-- Request --
Return the complete listing that follows, with each line reproduced exactly.

-- Dataset excerpt --
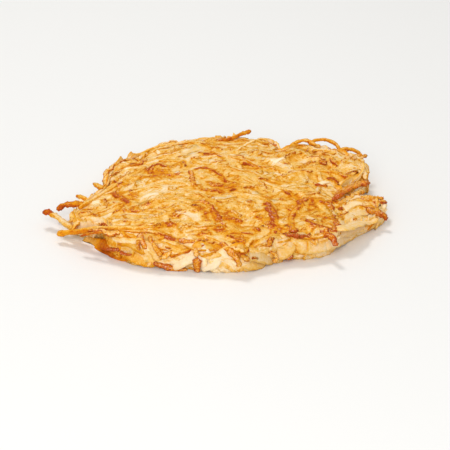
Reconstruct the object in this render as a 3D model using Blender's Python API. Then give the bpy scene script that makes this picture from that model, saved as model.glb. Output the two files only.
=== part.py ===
"""Hash browns: a griddled patty of shredded potato, as one closed solid.

Shreds of potato lie on and round a smaller core and are fused to it, as they are when they fry together.
Metres, +Z up. The patty rests on z = 0 with its middle over the origin, and its front faces -Y.
"""

import math
import random

import bmesh
import bpy
from mathutils import Vector, noise

# Driving dimensions: the patty without its stray shreds.
PATTY_WIDTH = 0.184
PATTY_DEPTH = 0.160
CREST_HEIGHT = 0.0205
EDGE_HEIGHT = 0.0155

# One shred, as a grater with 3 to 4 mm holes cuts it.
SHRED_WIDTH = 0.0036
SHRED_THICKNESS = 0.0026
SHRED_SEGMENT = 0.0090  # length between the bends of a shred
TAPER = 0.62  # width of a shred's end, as a share of its middle
STEEP = 0.3  # sine of the angle between a shred and the upright, under which it counts as steep
FLOOR_GAP = 0.0003  # the lowest that a shred reaches: only the core's flat underside touches the floor

# How the edge departs from a plain oval: bearing from +X in degrees, push outwards, spread in degrees.
LOBES = (
    (-6, 0.005, 11),  # tongue at the right
    (10, -0.021, 7),  # bay over the tongue
    (42, 0.014, 20),  # shoulder at the back right
    (64, -0.009, 5),  # bay behind the shoulder
    (86, 0.007, 28),  # back
    (126, 0.003, 18),  # back left
    (163, -0.012, 17),  # flat side at the back left
    (-60, -0.009, 19),  # flat side at the front right
    (-98, -0.004, 20),  # front
)
# Where the patty is thinner or thicker: x, y, change of height, radius of the place.
SWELLS = (
    (-0.084, -0.012, -0.0050, 0.026),  # thin tip at the left
    (0.082, -0.014, -0.0060, 0.024),  # thin tongue at the right
    (0.066, 0.056, 0.0030, 0.030),  # heaped shoulder
    (0.000, 0.070, 0.0028, 0.045),  # raised back
    (-0.030, -0.034, 0.0012, 0.028),  # hump over the front
)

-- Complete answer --
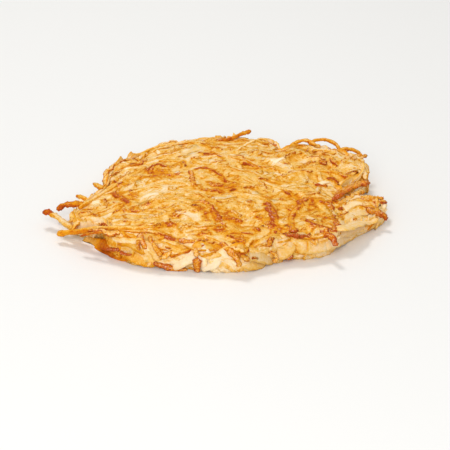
Reconstruct the object in this render as a 3D model using Blender's Python API. Then give the bpy scene script that makes this picture from that model, saved as model.glb. Output the two files only.
=== part.py ===
"""Hash browns: a griddled patty of shredded potato, as one closed solid.

Shreds of potato lie on and round a smaller core and are fused to it, as they are when they fry together.
Metres, +Z up. The patty rests on z = 0 with its middle over the origin, and its front faces -Y.
"""

import math
import random

import bmesh
import bpy
from mathutils import Vector, noise

# Driving dimensions: the patty without its stray shreds.
PATTY_WIDTH = 0.184
PATTY_DEPTH = 0.160
CREST_HEIGHT = 0.0205
EDGE_HEIGHT = 0.0155

# One shred, as a grater with 3 to 4 mm holes cuts it.
SHRED_WIDTH = 0.0036
SHRED_THICKNESS = 0.0026
SHRED_SEGMENT = 0.0090  # length between the bends of a shred
TAPER = 0.62  # width of a shred's end, as a share of its middle
STEEP = 0.3  # sine of the angle between a shred and the upright, under which it counts as steep
FLOOR_GAP = 0.0003  # the lowest that a shred reaches: only the core's flat underside touches the floor

# How the edge departs from a plain oval: bearing from +X in degrees, push outwards, spread in degrees.
LOBES = (
    (-6, 0.005, 11),  # tongue at the right
    (10, -0.021, 7),  # bay over the tongue
    (42, 0.014, 20),  # shoulder at the back right
    (64, -0.009, 5),  # bay behind the shoulder
    (86, 0.007, 28),  # back
    (126, 0.003, 18),  # back left
    (163, -0.012, 17),  # flat side at the back left
    (-60, -0.009, 19),  # flat side at the front right
    (-98, -0.004, 20),  # front
)
# Where the patty is thinner or thicker: x, y, change of height, radius of the place.
SWELLS = (
    (-0.084, -0.012, -0.0050, 0.026),  # thin tip at the left
    (0.082, -0.014, -0.0060, 0.024),  # thin tongue at the right
    (0.066, 0.056, 0.0030, 0.030),  # heaped shoulder
    (0.000, 0.070, 0.0028, 0.045),  # raised back
    (-0.030, -0.034, 0.0012, 0.028),  # hump over the front
)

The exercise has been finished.